Goal of the exercise: Quote exactly the lines between the line containing "Continue the three.js" and the line containing "return np.stack([np.interp(s, self.at, self.points[:, k])", counting those two lines as part of the range. Leave the rest out.
---------------
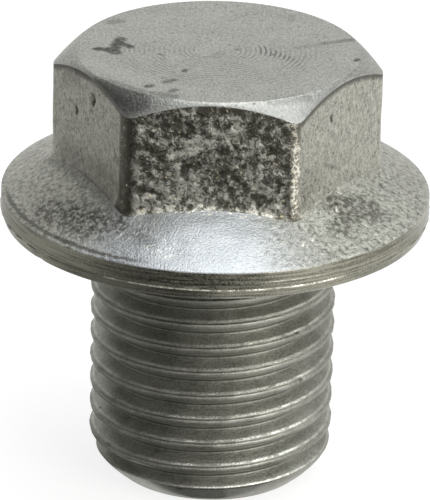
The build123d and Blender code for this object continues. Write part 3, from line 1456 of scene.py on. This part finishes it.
@dataclass(frozen=True)
class SlopeFinish:
    """The flange's forged slope: smooth in front, with a paler bluish colour there that is partly a painted
    reflection of the overhead lamp, and leathery at the sides.
    """

    name: str = "forged_slope_steel"
    steel: Colour = (0.21, 0.209, 0.178, 1)
    pale: Colour = (0.58, 0.577, 0.512, 1)
    smooth_steel_and_sheen: Colour = (0.43, 0.448, 0.468, 1)
    smooth_pale_and_sheen: Colour = (0.57, 0.575, 0.575, 1)
    glint: Colour = (0.85, 0.83, 0.76, 1)
    # Grime, and also painted shade along the rim line and in the front-left patches.
    grime_and_shade: Colour = (0.08, 0.077, 0.062, 1)
    roughness: float = 0.38
    polish: float = 0.14
    relief: float = 0.1
    calm: Levels = (0.0, 1.0, 0.05, 1.0)
    front_azimuth: float = -0.1
    front_wander: float = 0.35
    front_half: Levels = (0.78, 0.2)
    skin: Pattern = Pattern(4.2, 5, 0.7, 0.25, low=0.36, high=0.64, end=0.7)
    grain_share: float = 0.3
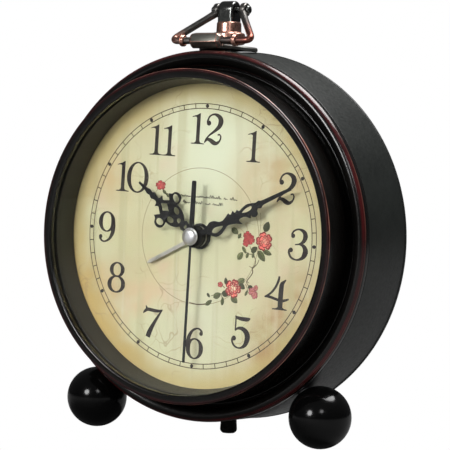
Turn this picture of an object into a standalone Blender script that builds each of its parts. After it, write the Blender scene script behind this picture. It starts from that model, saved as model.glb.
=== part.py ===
"""Round twin-ball-foot quartz alarm clock with a folding bail handle.

Metres, +Z up. The dial faces -Y. The origin is on the floor under the middle of the clock.
Every piece is placed from the dial centre, which an empty marks: x right, y back, z up.
"""
import bpy
import bmesh
from math import asin, cos, pi, radians, sin
from mathutils import Matrix, Vector

MM = 0.001

# ---- driving dimensions ----
GAP = 0.30 * MM              # between pieces that touch
RUNNING_GAP = 0.20 * MM      # radial, between a pipe and what turns in it

DRUM_REAR_R = 63.5 * MM
DRUM_FRONT_R = 62.5 * MM
DRUM_WALL = 0.8 * MM
DRUM_FRONT_Y = 2.3 * MM
DRUM_REAR_Y = 27.8 * MM
REAR_HEM = 1.4 * MM

BEZEL_WALL = 1.0 * MM
RIM_OPENING_R = 52.7 * MM
RIM_OUTER_R = 55.8 * MM
RIM_FRONT_Y = -12.9 * MM
RIM_FACE_DROP = 1.1 * MM     # the inner lip lies this far behind the rim's crest
GROOVE_Y = 3.3 * MM
STEP_FRONT_Y = -1.6 * MM
STEP_OUTER_R = 62.55 * MM
SKIRT_DEPTH = 0.6 * MM       # how far the bezel's spigot pushes into the drum

LENS_THICK = 1.6 * MM
DIAL_THICK = 0.6 * MM
SPACER_WALL = 1.7 * MM
CARRIER_WALL = 1.5 * MM
FLANGE_R = 57.4 * MM

BALL_R = 10.4 * MM
BALL_SPREAD = 44.3 * MM      # each ball's centre from the middle
BALL_Y = 5.95 * MM
BALL_DROP = 57.94 * MM       # ball centre below the dial centre
FOOT_SCREW_R = 1.9 * MM
REAR_FOOT_R = 3.0 * MM
REAR_FOOT_Y = 22.0 * MM

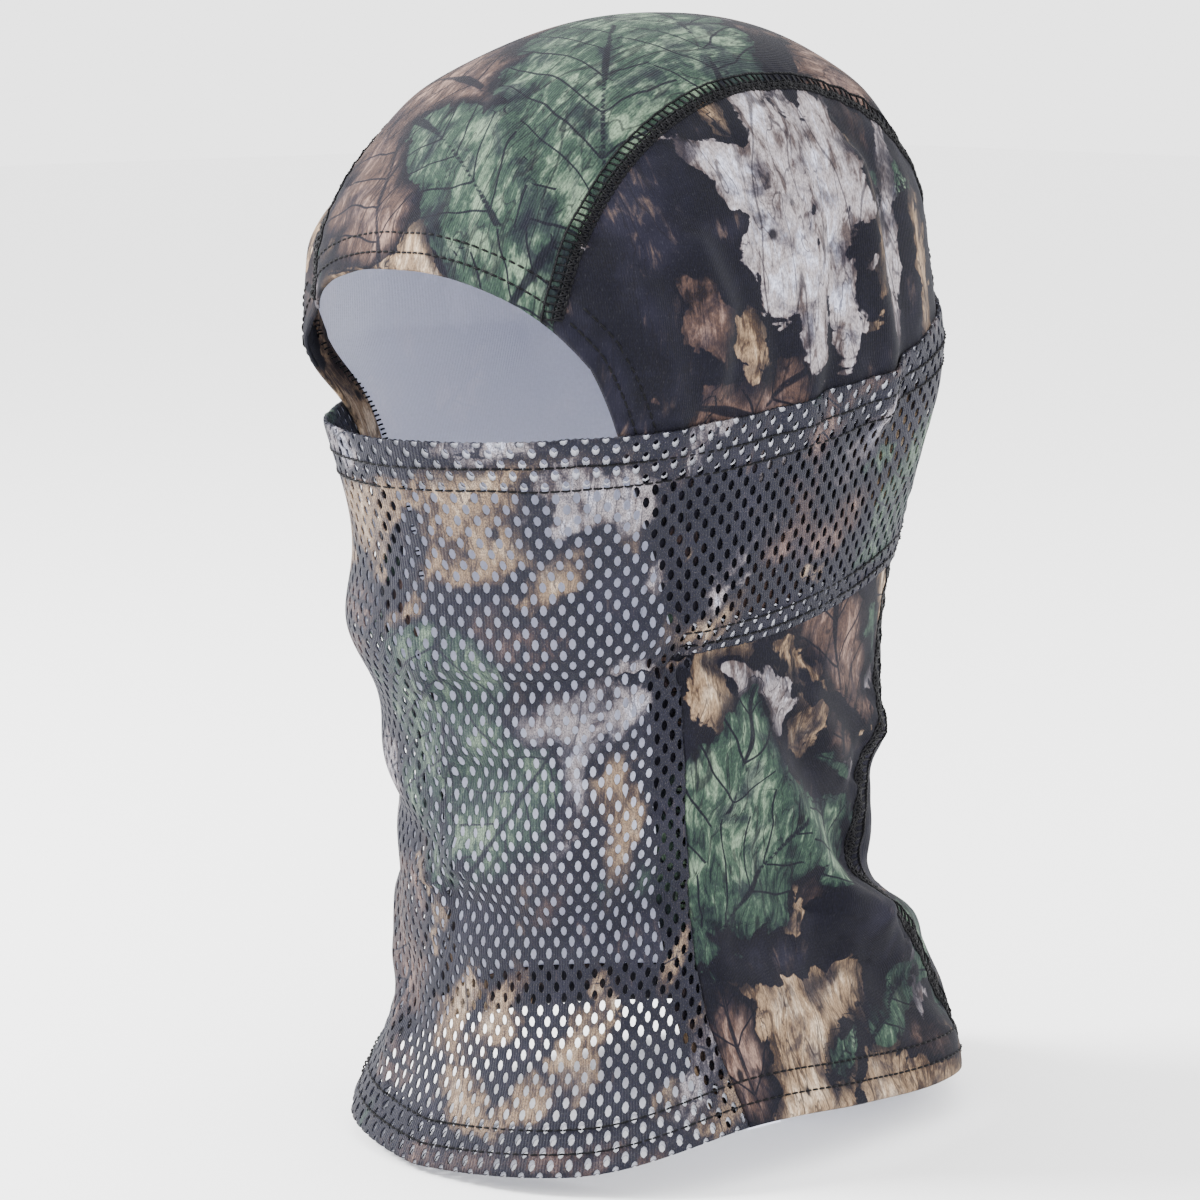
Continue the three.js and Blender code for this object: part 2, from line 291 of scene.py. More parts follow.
def slack(p):
    """How far the cloth stands off its smooth shape."""
    a = np.degrees(bearing_of(p)) * MM_PER_DEGREE
    b = p[:, 2]
    total = 0.5 * np.sin(p[:, 0] / 13 + b / 21) * np.sin(p[:, 1] / 17 - b / 15)
    for points, rise, width in ALL_FOLDS:
        away, signed = beside_fold(a, b, points)
        crest = np.exp(-((away / width) ** 2))
        hollow = np.exp(-((signed / width - 1.9) ** 2) / 1.2)
        total += rise * (crest - (0.45 * hollow if width < 12 else 0))
    seam = (np.abs(p[:, 0]) - CROWN_HALF) / 5
    pucker = 0.45 * np.sin(p[:, 1] * 0.7 + 1.3 * np.sin(b * 0.11)) * np.sin(b * 0.55 + p[:, 1] * 0.3)
    total += np.exp(-(seam**2)) * (pucker - 0.6)
    flattened = 2.4 * np.exp(-((p[:, 0] ** 2 + p[:, 1] ** 2) / 50**2)) * (b > -DOME)
    return total * smooth((CROWN_TOP - 2 - b) / 30) - flattened


def drape(p, lift=0.0):
    """Points of the smooth shape, moved out by the folds and by a layer's own lift."""
    return p + outward(p) * (slack(p) + lift)[:, None]


def folded(distance, radius=FOLD_ROUND):
    """Distance from a folded edge and lift, for cloth measured across the fold."""
    turn = np.clip(distance / radius, -math.pi / 2, math.pi / 2)
    beyond = np.maximum(np.abs(distance) - radius * math.pi / 2, 0)
    return radius * (1 - np.cos(turn)) + beyond, -radius * (1 - np.sin(turn))


# ---- edges and seams as tracks on the cloth ------------------------------------------------------
class Track:
    """A line on the smooth hood, measured along its length."""

    def __init__(self, points):
        self.points = points
        steps = np.linalg.norm(np.diff(points, axis=0), axis=1)
        self.at = np.concatenate([[0], np.cumsum(steps)])
        self.length = self.at[-1]

    def place(self, s):
        return np.stack([np.interp(s, self.at, self.points[:, k]) for k in range(3)], axis=-1)

    def beside(self, s, d):
        """Points on the cloth d beside the track; a positive d is to its left, seen from outside."""
        here = self.place(s)
        along = self.place(np.minimum(s + 1, self.length)) - self.place(np.maximum(s - 1, 0))
        along /= np.linalg.norm(along, axis=1, keepdims=True)
        moved = here + np.cross(outward(here), along) * np.asarray(d)[:, None]
        short = (1 - spread(moved)) * np.linalg.norm(moved[:, :2], axis=1)
        return moved + outward(moved) * short[:, None]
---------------
Problem solution:
Continue the three.js and Blender code for this object: part 2, from line 291 of scene.py. More parts follow.
def slack(p):
    """How far the cloth stands off its smooth shape."""
    a = np.degrees(bearing_of(p)) * MM_PER_DEGREE
    b = p[:, 2]
    total = 0.5 * np.sin(p[:, 0] / 13 + b / 21) * np.sin(p[:, 1] / 17 - b / 15)
    for points, rise, width in ALL_FOLDS:
        away, signed = beside_fold(a, b, points)
        crest = np.exp(-((away / width) ** 2))
        hollow = np.exp(-((signed / width - 1.9) ** 2) / 1.2)
        total += rise * (crest - (0.45 * hollow if width < 12 else 0))
    seam = (np.abs(p[:, 0]) - CROWN_HALF) / 5
    pucker = 0.45 * np.sin(p[:, 1] * 0.7 + 1.3 * np.sin(b * 0.11)) * np.sin(b * 0.55 + p[:, 1] * 0.3)
    total += np.exp(-(seam**2)) * (pucker - 0.6)
    flattened = 2.4 * np.exp(-((p[:, 0] ** 2 + p[:, 1] ** 2) / 50**2)) * (b > -DOME)
    return total * smooth((CROWN_TOP - 2 - b) / 30) - flattened


def drape(p, lift=0.0):
    """Points of the smooth shape, moved out by the folds and by a layer's own lift."""
    return p + outward(p) * (slack(p) + lift)[:, None]


def folded(distance, radius=FOLD_ROUND):
    """Distance from a folded edge and lift, for cloth measured across the fold."""
    turn = np.clip(distance / radius, -math.pi / 2, math.pi / 2)
    beyond = np.maximum(np.abs(distance) - radius * math.pi / 2, 0)
    return radius * (1 - np.cos(turn)) + beyond, -radius * (1 - np.sin(turn))


# ---- edges and seams as tracks on the cloth ------------------------------------------------------
class Track:
    """A line on the smooth hood, measured along its length."""

    def __init__(self, points):
        self.points = points
        steps = np.linalg.norm(np.diff(points, axis=0), axis=1)
        self.at = np.concatenate([[0], np.cumsum(steps)])
        self.length = self.at[-1]

    def place(self, s):
        return np.stack([np.interp(s, self.at, self.points[:, k]) for k in range(3)], axis=-1)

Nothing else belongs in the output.